Composting is an exothermic process. Aerobic microorganisms decomposing organic material release energy as heat — the same energy that was originally captured from sunlight by the plants that created the material. The efficiency of heat extraction from compost depends on: the carbon-to-nitrogen ratio of the material (ideally 25-30:1 for thermophilic composting), moisture content (50-60% by weight), oxygen availability (in compost heating systems, managed carefully to maintain aerobic conditions without cooling the pile through excessive ventilation), pile volume (larger volumes retain heat better, since surface-area-to-volume ratio decreases as size increases), and insulation of the pile surface.
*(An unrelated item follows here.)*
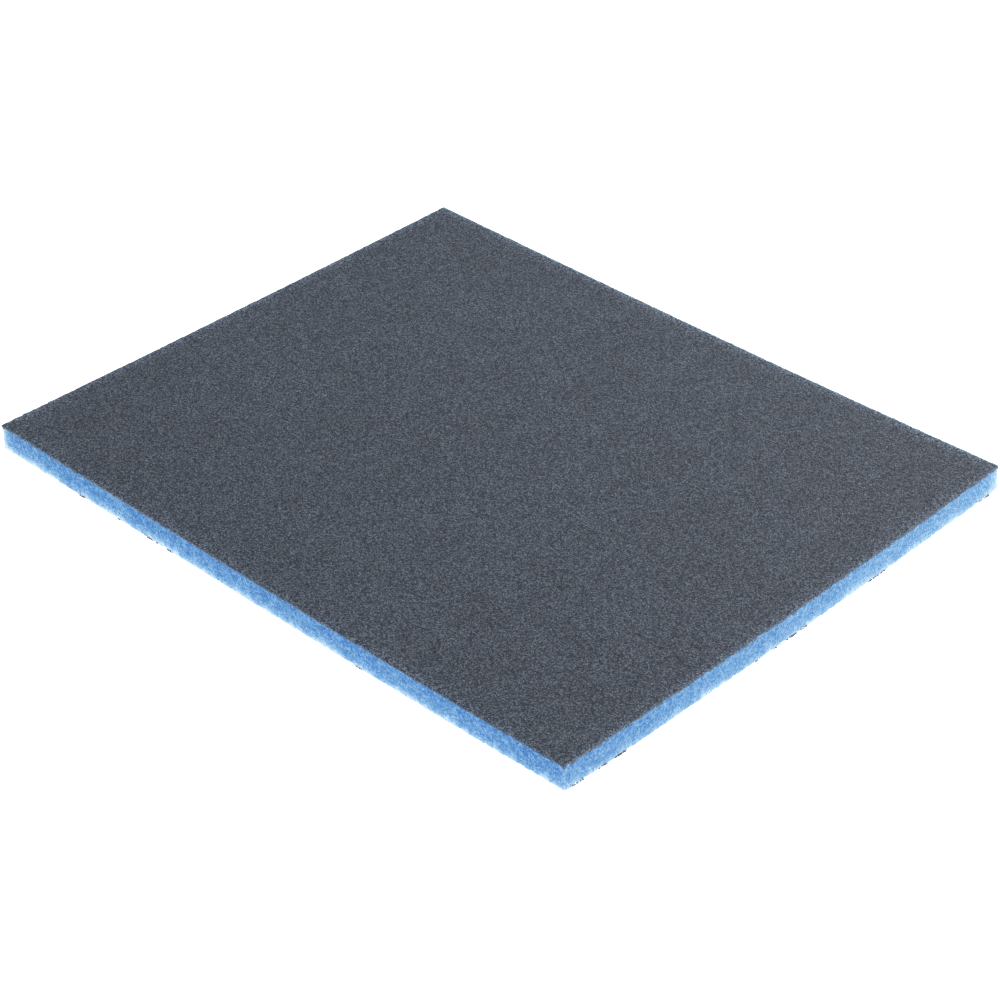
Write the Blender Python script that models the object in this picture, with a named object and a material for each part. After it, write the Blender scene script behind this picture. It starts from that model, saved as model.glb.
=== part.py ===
"""Double-sided foam sanding pad, 140 x 115 x 5 mm, lying flat on its lower face.

A sheet of soft polyurethane foam carries the same abrasive coating on both faces: a thin make
coat of resin, which glues the grain down, and then the grain itself, locked in its size coat.
Pads are punched from the sheet by a steel-rule die that enters through the upper coating, and the
cut gives the rim its shape. The upper coating is rolled over by the blade, and the squeezed foam
springs back into a hollow wall that leans in towards the bottom. The brittle lower coating breaks
off short of the cut, and the foam that it no longer holds swells down round it as a skirt.

Each layer is its own solid: one half section, lofted round the plan of the pad.

Frame, in metres: the origin is the centre of the lower face, +X runs along the length,
+Y across the width and +Z up.
"""

import math

import bmesh
import bpy

# Driving dimensions
PAD_LENGTH = 0.140
PAD_WIDTH = 0.115
PAD_THICKNESS = 0.005

# The layers, from the outside in. The bond line is the parting between two bonded layers, kept
# open by much less than the thinnest of them, so that their faces never coincide.
GRAIN_COAT = 0.00011
MAKE_COAT = 0.00004
BOND_LINE = 0.00002
COATING = GRAIN_COAT + BOND_LINE + MAKE_COAT

# Plan of the pad. A corner's radius grows towards the middle of the pad, so that the lines of
# the section stay evenly spaced round a corner that is nearly sharp.
CORNER_RADIUS = 0.00035
CORNER_GROWTH = 0.6
CORNER_SEGMENTS = 5

# Upper rim, rolled over by the blade: how far it is pressed down and how far in that reaches.
# The compression fades to nothing at the lower face, which stays flat.
ROLL_DROP = 0.00008
ROLL_REACH = 0.0016
ROLL_RINGS = 6
LIP_RADIUS = 0.00008
LIP_SEGMENTS = 4

# Foam wall, all measured inwards from the plan: set back under the upper coating, drawn in
# towards the bottom, and hollow in between.
FOAM_SET_BACK = 0.00005
FOAM_UNDERCUT = 0.00008
FOAM_UNDERCUT_POWER = 1.5
FOAM_HOLLOW = 0.00005
FOAM_WALL_SEGMENTS = 14

# Skirt of foam below the wall: how high its foot hangs above the lower face, how far in it
# ends, and the rounding of its foot.
SKIRT_FOOT = 0.00002
SKIRT_DEPTH = 0.00062
SKIRT_RADIUS = 0.00010
SKIRT_SEGMENTS = 4

# Lower coating, broken off inside the skirt along a slanting break.
BREAK_SET_BACK = 0.00068
BREAK_SLANT = 0.00008

SMOOTH_ANGLE = math.radians(40)

# Name of each finish, with its colour in linear light and its roughness
FINISHES = {
    "grain": ((0.084, 0.095, 0.120, 1.0), 0.85),
    "resin": ((0.030, 0.036, 0.050, 1.0), 0.55),
    "foam": ((0.105, 0.300, 0.640, 1.0), 0.95),
}


def plan_outline(inset):
    """Points round the pad's plan, anticlockwise seen from above, drawn in by inset."""
    radius = CORNER_RADIUS + CORNER_GROWTH * inset
    centre_x = PAD_LENGTH / 2 - inset - radius
    centre_y = PAD_WIDTH / 2 - inset - radius
    points = []
    for quarter, (side_x, side_y) in enumerate(((1, 1), (-1, 1), (-1, -1), (1, -1))):
        for step in range(CORNER_SEGMENTS + 1):
            angle = (quarter + step / CORNER_SEGMENTS) * math.pi / 2
            x = side_x * centre_x + radius * math.cos(angle)
            y = side_y * centre_y + radius * math.sin(angle)
            points.append((x, y))
    return points


def rolled(inset, z):
    """Height of a point after the blade has pressed the rim down, most at the top and edge."""
    nearness = max(0.0, 1 - inset / ROLL_REACH)
    return z - ROLL_DROP * nearness**2 * z / PAD_THICKNESS


def evenly(start, end, count):
    """Values from start towards end, without end itself."""
    return [start + (end - start) * step / count for step in range(count)]


def half_section(wall):
    """Inset and height from the flat of the lower face, up the wall and onto the upper face."""
    first_inset, low = wall[0]
    last_inset, high = wall[-1]
    under = [(inset, low) for inset in evenly(ROLL_REACH, first_inset, ROLL_RINGS)]
    over = [(inset, high) for inset in evenly(ROLL_REACH, last_inset, ROLL_RINGS)]
    section = under + wall + over[::-1]
    return [(inset, rolled(inset, z)) for inset, z in section]


def straight_wall(low, high):
    """Cut edge of a thin layer that the blade leaves flush with the plan."""
    return [(0.0, low), (0.0, high)]


def lipped_wall(low, high):
    """Cut edge of the upper grain coat: upright, then rounded over onto the face."""
    wall = [(0.0, low)]
    for step in range(LIP_SEGMENTS + 1):
        angle = step / LIP_SEGMENTS * math.pi / 2
        inset = LIP_RADIUS * (1 - math.cos(angle))
        wall.append((inset, high - LIP_RADIUS * (1 - math.sin(angle))))
    return wall


def skirt(low):
    """Foam from its underside down into the skirt and out to the foot of the wall."""
    inner = [(SKIRT_DEPTH, low), (SKIRT_DEPTH - SKIRT_RADIUS, SKIRT_FOOT)]
    foot = FOAM_SET_BACK + FOAM_UNDERCUT + SKIRT_RADIUS
    outer = []
    for step in range(SKIRT_SEGMENTS):
        angle = step / SKIRT_SEGMENTS * math.pi / 2
        inset = foot - SKIRT_RADIUS * math.sin(angle)
        outer.append((inset, SKIRT_FOOT + SKIRT_RADIUS * (1 - math.cos(angle))))
    return inner + outer


def sprung_wall(low, high):
    """Cut edge of the foam, which springs back hollow and leans in towards the bottom."""
    wall = skirt(low)
    foot = SKIRT_FOOT + SKIRT_RADIUS
    for step in range(FOAM_WALL_SEGMENTS + 1):
        rise = step / FOAM_WALL_SEGMENTS
        undercut = FOAM_UNDERCUT * (1 - rise) ** FOAM_UNDERCUT_POWER
        hollow = FOAM_HOLLOW * math.sin(math.pi * rise)
        wall.append((FOAM_SET_BACK + undercut + hollow, foot + (high - foot) * rise))
    return wall


def broken_wall(low, high):
    """Edge of a lower layer, broken off inside the skirt and slanting back under itself."""
    return [(BREAK_SET_BACK + BREAK_SLANT * (1 - z / COATING), z) for z in (low, high)]


def make_material(name, colour, roughness):
    material = bpy.data.materials.new(name)
    material.use_nodes = True
    shader = material.node_tree.nodes["Principled BSDF"]
    shader.inputs["Base Color"].default_value = colour
    shader.inputs["Roughness"].default_value = roughness
    shader.inputs["Metallic"].default_value = 0.0
    material.diffuse_color = colour
    return material


def loft(mesh_name, section, base):
    """Closed mesh of a section carried round the plan, with its heights counted from base."""
    shape = bmesh.new()
    rings = [
        [shape.verts.new((x, y, z - base)) for x, y in plan_outline(inset)]
        for inset, z in section
    ]
    for lower, upper in zip(rings, rings[1:]):
        for here in range(len(lower)):
            there = (here + 1) % len(lower)
            shape.faces.new((lower[here], lower[there], upper[there], upper[here]))
    shape.faces.new(rings[0][::-1])
    shape.faces.new(rings[-1])
    mesh = bpy.data.meshes.new(mesh_name)
    shape.to_mesh(mesh)
    shape.free()
    mesh.shade_smooth()
    mesh.set_sharp_from_angle(angle=SMOOTH_ANGLE)
    return mesh


def add_layer(name, low, thickness, cut_edge, material, parent, collection):
    """One layer as an object standing on its own lower face. Returns the height of its top."""
    high = low + thickness
    mesh = loft(name, half_section(cut_edge(low, high)), low)
    mesh.materials.append(material)
    layer = bpy.data.objects.new(name, mesh)
    layer.parent = parent
    layer.location.z = low
    collection.objects.link(layer)
    return high


def clear_scene():
    for old in list(bpy.data.objects):
        bpy.data.objects.remove(old, do_unlink=True)


def build_pad():
    clear_scene()
    collection = bpy.data.collections.new("sanding_pad")
    bpy.context.scene.collection.children.link(collection)
    frame = bpy.data.objects.new("pad_frame", None)
    collection.objects.link(frame)
    materials = {name: make_material(name, *finish) for name, finish in FINISHES.items()}

    foam = PAD_THICKNESS - 2 * (COATING + BOND_LINE)
    stack = (
        ("lower_grain_coat", GRAIN_COAT, broken_wall, "grain"),
        ("lower_make_coat", MAKE_COAT, broken_wall, "resin"),
        ("foam_core", foam, sprung_wall, "foam"),
        ("upper_make_coat", MAKE_COAT, straight_wall, "resin"),
        ("upper_grain_coat", GRAIN_COAT, lipped_wall, "grain"),
    )
    level = 0.0
    for name, thickness, cut_edge, finish in stack:
        top = add_layer(name, level, thickness, cut_edge, materials[finish], frame, collection)
        level = top + BOND_LINE


build_pad()
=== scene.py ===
import math

import bmesh
import bpy
import numpy as np
from mathutils import Matrix, Vector, geometry, noise


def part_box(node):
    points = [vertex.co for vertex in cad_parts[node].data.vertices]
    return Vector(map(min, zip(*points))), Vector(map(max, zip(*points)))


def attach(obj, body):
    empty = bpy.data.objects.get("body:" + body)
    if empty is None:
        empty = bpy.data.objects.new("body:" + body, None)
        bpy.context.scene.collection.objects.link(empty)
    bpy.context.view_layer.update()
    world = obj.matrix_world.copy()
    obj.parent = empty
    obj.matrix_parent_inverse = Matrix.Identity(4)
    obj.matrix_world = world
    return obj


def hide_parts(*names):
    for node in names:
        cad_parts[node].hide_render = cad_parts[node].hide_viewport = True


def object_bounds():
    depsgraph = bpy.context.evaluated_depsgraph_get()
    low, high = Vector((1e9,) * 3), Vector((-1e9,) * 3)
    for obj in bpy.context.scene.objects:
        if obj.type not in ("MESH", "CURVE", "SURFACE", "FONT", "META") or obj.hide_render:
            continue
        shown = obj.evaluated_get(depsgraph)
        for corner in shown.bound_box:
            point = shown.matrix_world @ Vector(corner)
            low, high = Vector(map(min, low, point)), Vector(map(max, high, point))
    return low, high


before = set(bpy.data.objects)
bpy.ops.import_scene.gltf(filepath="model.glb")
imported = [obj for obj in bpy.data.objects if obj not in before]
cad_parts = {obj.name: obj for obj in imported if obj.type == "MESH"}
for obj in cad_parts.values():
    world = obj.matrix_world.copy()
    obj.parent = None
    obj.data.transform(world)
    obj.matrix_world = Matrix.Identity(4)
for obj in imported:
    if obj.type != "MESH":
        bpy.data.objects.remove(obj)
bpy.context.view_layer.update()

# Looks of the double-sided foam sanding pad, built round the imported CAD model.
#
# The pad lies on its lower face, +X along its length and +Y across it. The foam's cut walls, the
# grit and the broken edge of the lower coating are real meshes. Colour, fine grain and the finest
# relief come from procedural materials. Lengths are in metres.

MM = 0.001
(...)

Jean Pain's system used wood chips as the primary material because wood chips have a favorable C:N ratio for extended thermophilic decomposition, are physically stable (they don't compact and suffocate microbial activity the way grass clippings do), and are available in quantity from arborist operations. Pain documented pile temperatures of 55-70°C sustained for 18 months in his Provençal experiments. More recent practitioners in northern climates have achieved 6-12 months of useful heat production per cycle, with performance varying by climate, pile size, and material composition.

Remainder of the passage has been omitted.